§ Problem description:
Print each line from the start of the records below up through the line where "shed_under_slope = 1.5" is found, exactly as given.

§ Records excerpted from a collection:
_ _ _ _ _ _ _

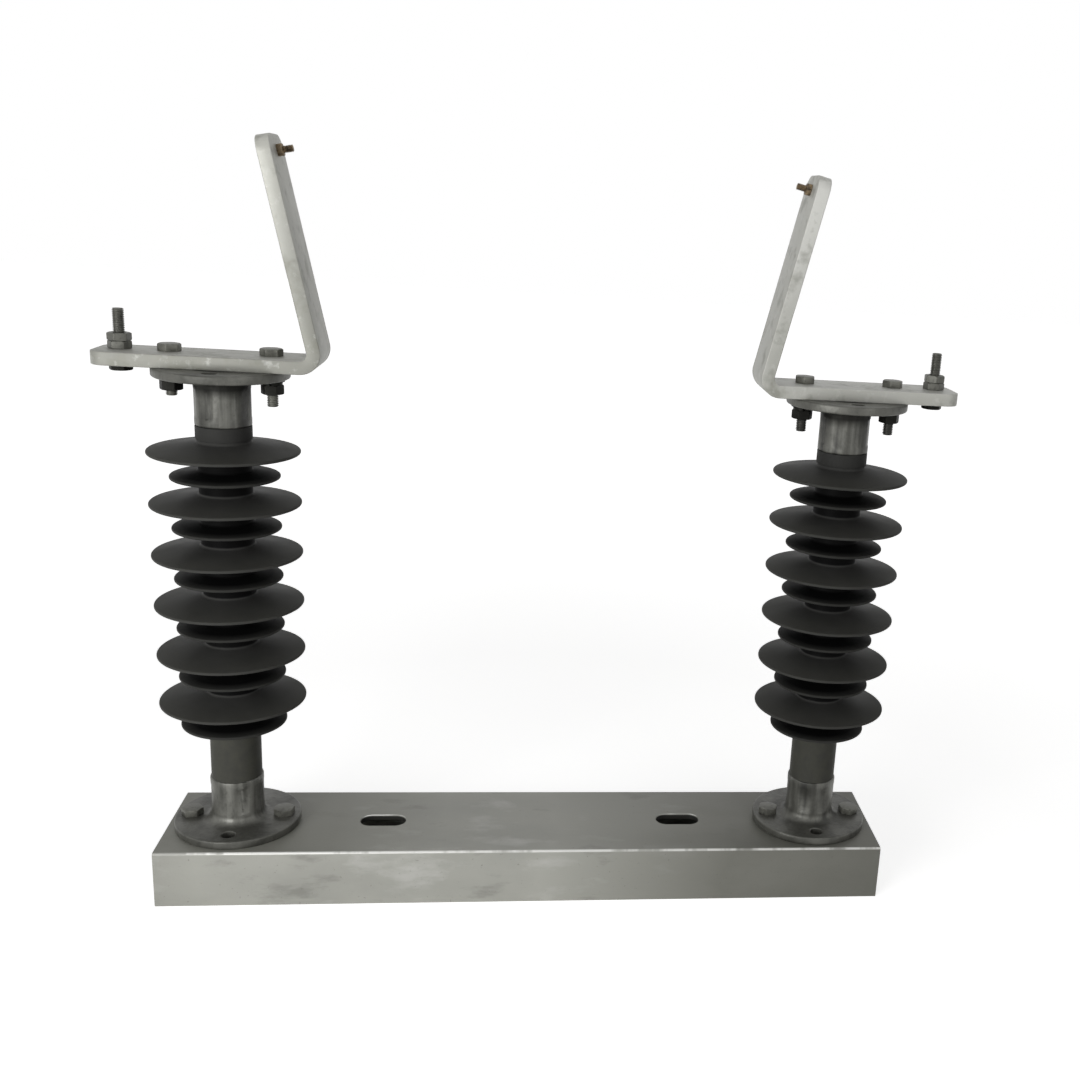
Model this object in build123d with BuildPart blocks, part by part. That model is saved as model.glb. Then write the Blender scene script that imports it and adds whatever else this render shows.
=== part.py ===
from build123d import *
from math import cos, radians, sin, tan
import os

os.makedirs("parts", exist_ok=True)

# Horn gap fuse: two polymer insulators on a steel channel, each with a bent flat bar on top.
# Millimetres. X runs along the channel, the front is -Y, and Z = 0 is the face of its toes.

# Base channel, open side down
base_length = 553.0
base_width = 100.0
base_height = 44.0
base_wall = 5.0
base_corner_radius = 2.2
base_root_radius = 3.0
slot_inset = 159.5
slot_length = 35.0
slot_width = 17.5

# Insulators: distance of each axis from the channel's end, and height from seat to seat
insulator_inset = 50.5
insulator_height = 353.0

# End fitting: a round flange with a barrel that is crimped on the rod
flange_diameter = 92.0
flange_thickness = 6.5
flange_rim_chamfer = 1.0
flange_hole_circle = 68.0
flange_hole_count = 4
barrel_diameter = 38.5
barrel_foot_radius = 5.5
barrel_mouth_chamfer = 0.8
fitting_height = 41.0
socket_floor = 9.0
crimp_count = 8
crimp_depth = 0.7
crimp_start = 13.0
crimp_length = 22.0

# Glass fibre rod inside the rubber
rod_diameter = 22.0
rod_clearance = 0.1

# Rubber housing with alternating sheds
trunk_diameter = 36.5
collar_diameter = 38.5
collar_height = 10.0
shed_count = 6
shed_pitch = 37.8
top_shed_drop = 60.0
small_shed_drop = 18.3
large_shed_diameter = 103.5
small_shed_diameter = 75.0
shed_rim_thickness = 2.2
shed_rim_radius = 1.0
shed_root_radius = 2.0
shed_root_depth = 1.0
shed_top_slope = 9.5
shed_under_slope = 1.5

# Horn bar: one flat, bent once
bar_width = 45.0
bar_thickness = 9.5
bar_corner_radius = 11.0
bend_inset = 62.5
bend_inner_radius = 5.0
horn_length = 151.0
horn_lean = 12.4

# Eight millimetre fasteners
bolt_diameter = 8.0
bolt_across_flats = 14.0
bolt_head_height = 5.3
bolt_tip_chamfer = 0.8
nut_height = 6.8
lock_nut_height = 5.5
washer_diameter = 17.0
washer_bore = 8.4
washer_thickness = 2.0
spring_washer_diameter = 14.0
spring_washer_thickness = 2.2
spring_washer_slit = 1.5
bolt_hole_diameter = 10.0
thread_clearance = 0.1
hex_chamfer_angle = 30.0
base_bolt_length = 25.0
arm_bolt_length = {"left_outer": 31.0, "left_inner": 36.0, "right_outer": 36.5, "right_inner": 36.5}

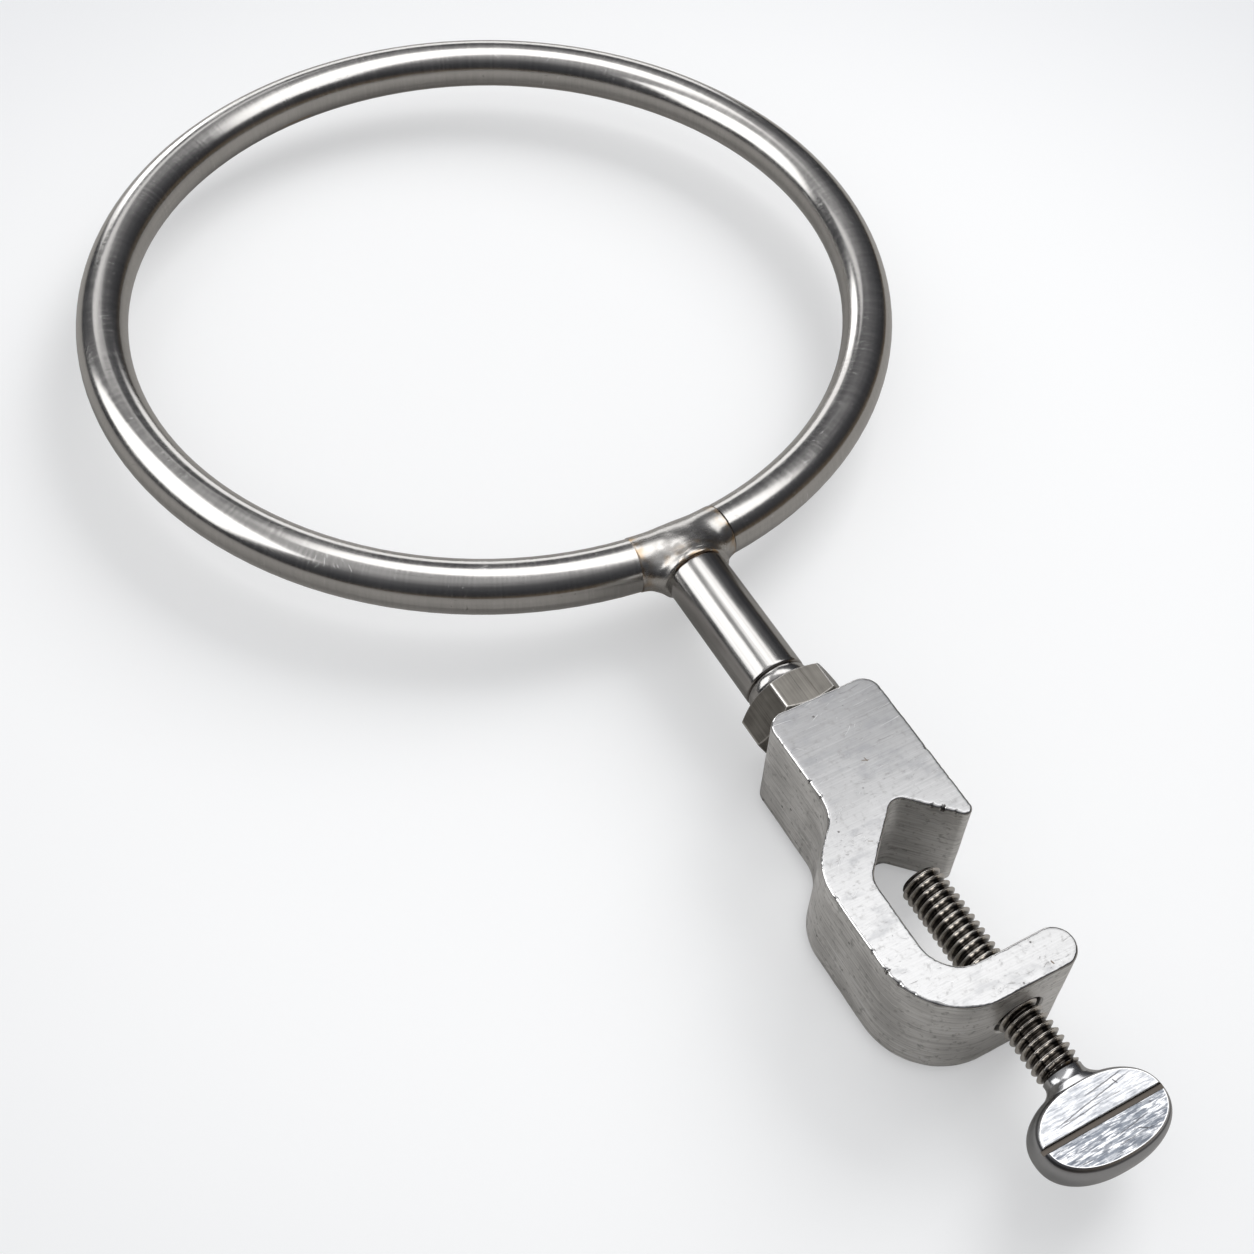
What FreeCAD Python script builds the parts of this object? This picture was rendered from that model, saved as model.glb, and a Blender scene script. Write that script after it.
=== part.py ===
"""Support ring with a rod clamp, for a laboratory stand. Millimetres.

The ring lies in the XY plane with its centre at the origin, and the stem runs along +X
from the ring to the clamp. The stand's upright rod would pass through the clamp's jaw
along Z, and the thumb screw pushes it into the V from the +X side.
"""

import FreeCAD, Part

import math
import os

Vector = FreeCAD.Vector
X_AXIS = Vector(1, 0, 0)
Y_AXIS = Vector(0, 1, 0)
Z_AXIS = Vector(0, 0, 1)
ORIGIN = Vector(0, 0, 0)

# ---- driving dimensions -------------------------------------------------------------

# ring: a round bar bent to a circle
RING_INNER_D = 150.0
RING_BAR_D = 10.4

# tee: the welded junction between the ring's two ends and the stem
TEE_RUN_STEP = 0.15        # how far the run stands out from the ring's bar
TEE_HALF_ARC = 9.5         # along the bar, from the stem's axis to each ring end
TEE_NECK_STEP = 0.1        # how far the branch lies inside the run's width
TEE_SADDLE_R = 4.5         # fillet between run and branch
TEE_COLLAR_STEP = 0.45     # how far the collar stands out from the stem
TEE_COLLAR_LENGTH = 2.2
TEE_COLLAR_SLOPE = 2.6     # length of the collar's cone towards the ring
TEE_REACH = 6.8            # from the bar's centre line to the collar's weld face

# stem: turned bar with a threaded end
STEM_D = 12.0
STEM_LENGTH = 31.8         # from the collar's weld face to the lock nut
STEM_SHOULDER_LENGTH = 2.6 # rounded band and short neck against the nut
STEM_NECK_D = 11.0
STEM_NECK_LENGTH = 0.9
STEM_GROOVE_WIDTH = 0.7
STEM_GROOVE_DEPTH = 0.45
STEM_THREAD_D = 10.0       # M10
STEM_THREAD_IN_CLAMP = 12.0
STEM_END_CHAMFER = 1.0
WELD_EDGE = 0.3            # bevel at each welded edge

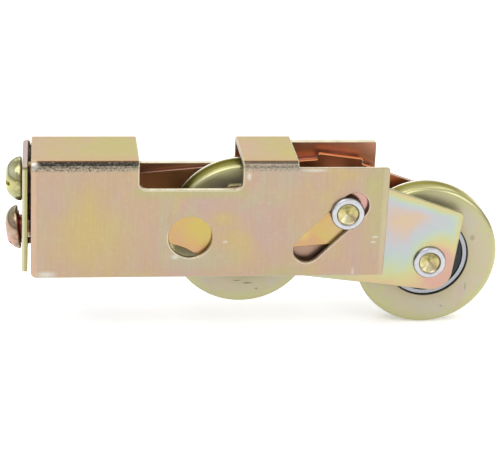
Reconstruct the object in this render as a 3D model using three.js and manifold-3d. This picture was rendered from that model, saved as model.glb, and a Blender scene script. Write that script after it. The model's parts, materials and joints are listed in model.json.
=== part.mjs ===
// Tandem sliding-door roller: a zinc-plated sheet-steel housing that slips into a
// door's bottom rail, two grooved steel wheels on ball bearings, a rocking wheel
// carriage hung on a pivot pin, and an end screw that draws the pin along a pair
// of 45 degree slots to set the ride height.
//
// Units are millimetres. Working frame: X along the housing from its screw end,
// Y across its thickness from the front wall, Z up from the housing's lower edge.
// The exported group is shifted so that its origin is the point on the top face
// where the door rests (see ORIGIN).

import * as THREE from 'three';
import { mergeVertices } from 'three/addons/utils/BufferGeometryUtils.js';
import Module from 'manifold-3d';

const wasm = await Module();
wasm.setup();

const { degToRad } = THREE.MathUtils;

// ---------------------------------------------------------------- dimensions
// housing sheet
const LENGTH = 91.2;            // housing, from X = 0 to its far end
const WIDTH = 22.5;             // over both side walls
const HEIGHT = 31.4;            // lower edge to top face
const MID = WIDTH / 2;
const SHEET = 1.4;              // housing and carriage sheet thickness
const BEND_OUT = 1.9;           // outside radius of the bends
const BEND_IN = BEND_OUT - SHEET;
const WALL_TOP_OPEN = 30.0;     // top of the side walls where there is no web
const WALL_LAP = 6;             // how far those walls run back into the channel
const WINDOW_X = [27.3, 53.6];  // opening between the two top tabs
const WINDOW_Z = 24.0;          // its lower edge
const TAB2_END = 68.0;          // right end of the second top tab
const HOLE = { x: 40.5, z: 11.0, d: 11.3 };
const OVERSHOOT = 1;            // how far cutters and blanks run past the sheet

// end flange, bent from the back wall
const FLANGE_OUTER = -2.2;
const FLANGE_INNER = FLANGE_OUTER + SHEET;
const FLANGE_Z = [1.5, 29.6];
const FLANGE_FRONT = 1.0;       // free edge of the flange, behind the front wall's face
const FLANGE_LAP = 1.5;         // X to which the flange runs into the back wall
const MOUNT_SCREW_Z = 23.25;
const COLLAR_R = 4.4;           // extruded and tapped collars, flange and link
const COLLAR_CHAMFER = 0.3;
const SEAT_D = 12.0;            // shallow seat pressed into the flange round each screw head
const SEAT_DEPTH = 0.05;

// pivot and its slots
const PIVOT = { x: 81.05, z: 17.45 };
const SLOT_W = 7.2;
const SLOT_TRAVEL = [-14.35, 2.72];   // slot end centres, from the pivot along 45 degrees
const PIN_D = 6.9;
const PIN_HOLE_D = 7.2;
const RIVET_HEAD_D = 8.8;
const RIVET_RECESS_D = 5.9;

// carriage; u runs along it and v up it, from the pivot
const CARRIAGE_TILT = degToRad(7.54);   // +X end down at rest
const PLATE_Y = 3.15;           // outer face of the front carriage plate
const CARRIAGE_OUTSIDE = MID - PLATE_Y;            // mid width to a plate's outer face
const CARRIAGE_INSIDE = CARRIAGE_OUTSIDE - SHEET;  // and to its inner face
const PLATE_HALF = 31.6;
const PLATE_BOTTOM = -20.07;
const EAR_HALF = 6.0;
const EAR_TOP = 9.3;
const SHOULDER_TOP = 7.75;      // plate edge beside the ear
const PLATE_END_TOP = 2.45;     // plate edge at its ends
const AXLE_U = 24.95;
const AXLE_V = -11.95;
const AXLE_D = 7.9;
const SPACER_TUBE_R = 5;        // outside radius of the tube round the pivot pin
const AXLE_SPACER_R = [4.05, 5.5];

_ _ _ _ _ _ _

§ Solution for this problem:
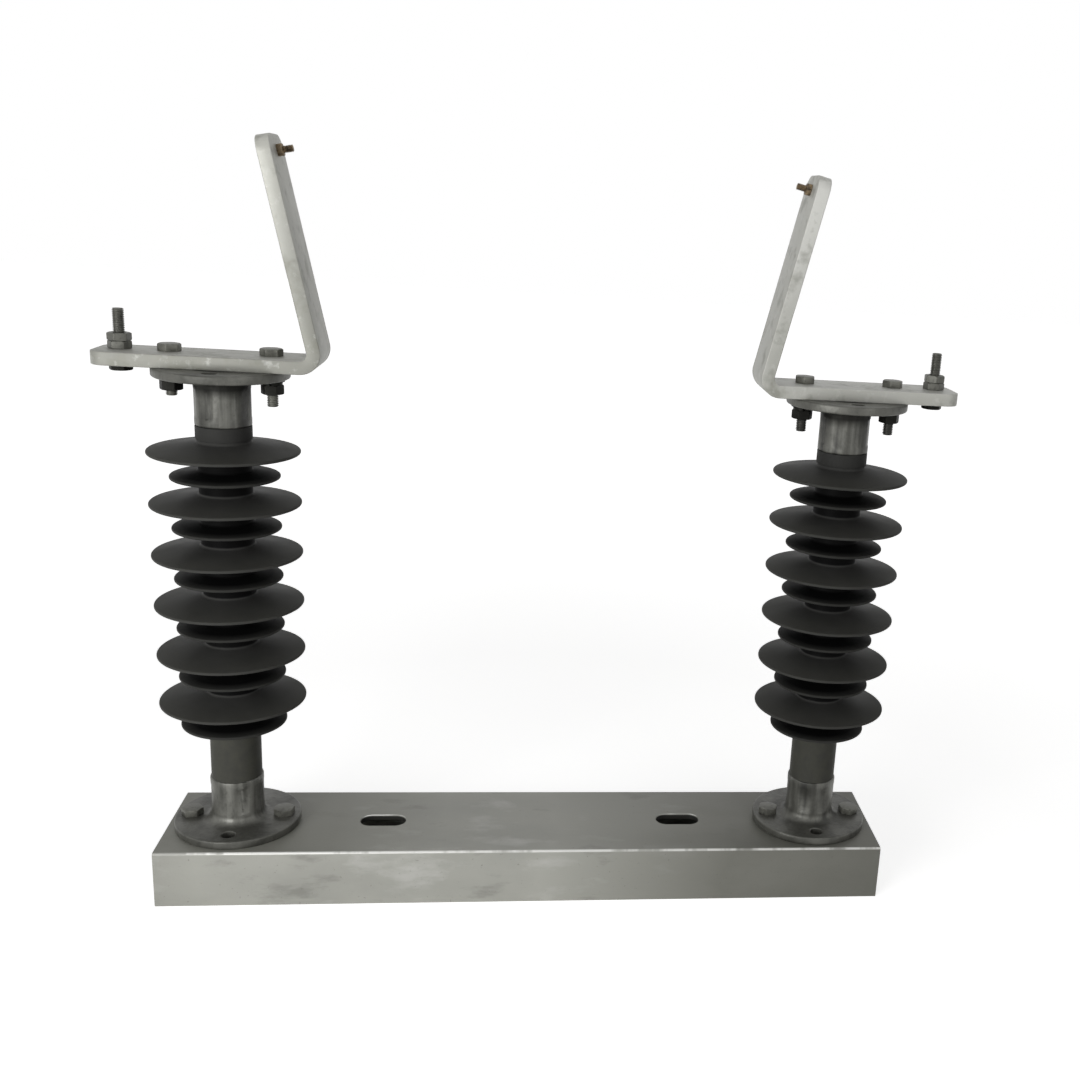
Model this object in build123d with BuildPart blocks, part by part. That model is saved as model.glb. Then write the Blender scene script that imports it and adds whatever else this render shows.
=== part.py ===
from build123d import *
from math import cos, radians, sin, tan
import os

os.makedirs("parts", exist_ok=True)

# Horn gap fuse: two polymer insulators on a steel channel, each with a bent flat bar on top.
# Millimetres. X runs along the channel, the front is -Y, and Z = 0 is the face of its toes.

# Base channel, open side down
base_length = 553.0
base_width = 100.0
base_height = 44.0
base_wall = 5.0
base_corner_radius = 2.2
base_root_radius = 3.0
slot_inset = 159.5
slot_length = 35.0
slot_width = 17.5

# Insulators: distance of each axis from the channel's end, and height from seat to seat
insulator_inset = 50.5
insulator_height = 353.0

# End fitting: a round flange with a barrel that is crimped on the rod
flange_diameter = 92.0
flange_thickness = 6.5
flange_rim_chamfer = 1.0
flange_hole_circle = 68.0
flange_hole_count = 4
barrel_diameter = 38.5
barrel_foot_radius = 5.5
barrel_mouth_chamfer = 0.8
fitting_height = 41.0
socket_floor = 9.0
crimp_count = 8
crimp_depth = 0.7
crimp_start = 13.0
crimp_length = 22.0

# Glass fibre rod inside the rubber
rod_diameter = 22.0
rod_clearance = 0.1

# Rubber housing with alternating sheds
trunk_diameter = 36.5
collar_diameter = 38.5
collar_height = 10.0
shed_count = 6
shed_pitch = 37.8
top_shed_drop = 60.0
small_shed_drop = 18.3
large_shed_diameter = 103.5
small_shed_diameter = 75.0
shed_rim_thickness = 2.2
shed_rim_radius = 1.0
shed_root_radius = 2.0
shed_root_depth = 1.0
shed_top_slope = 9.5
shed_under_slope = 1.5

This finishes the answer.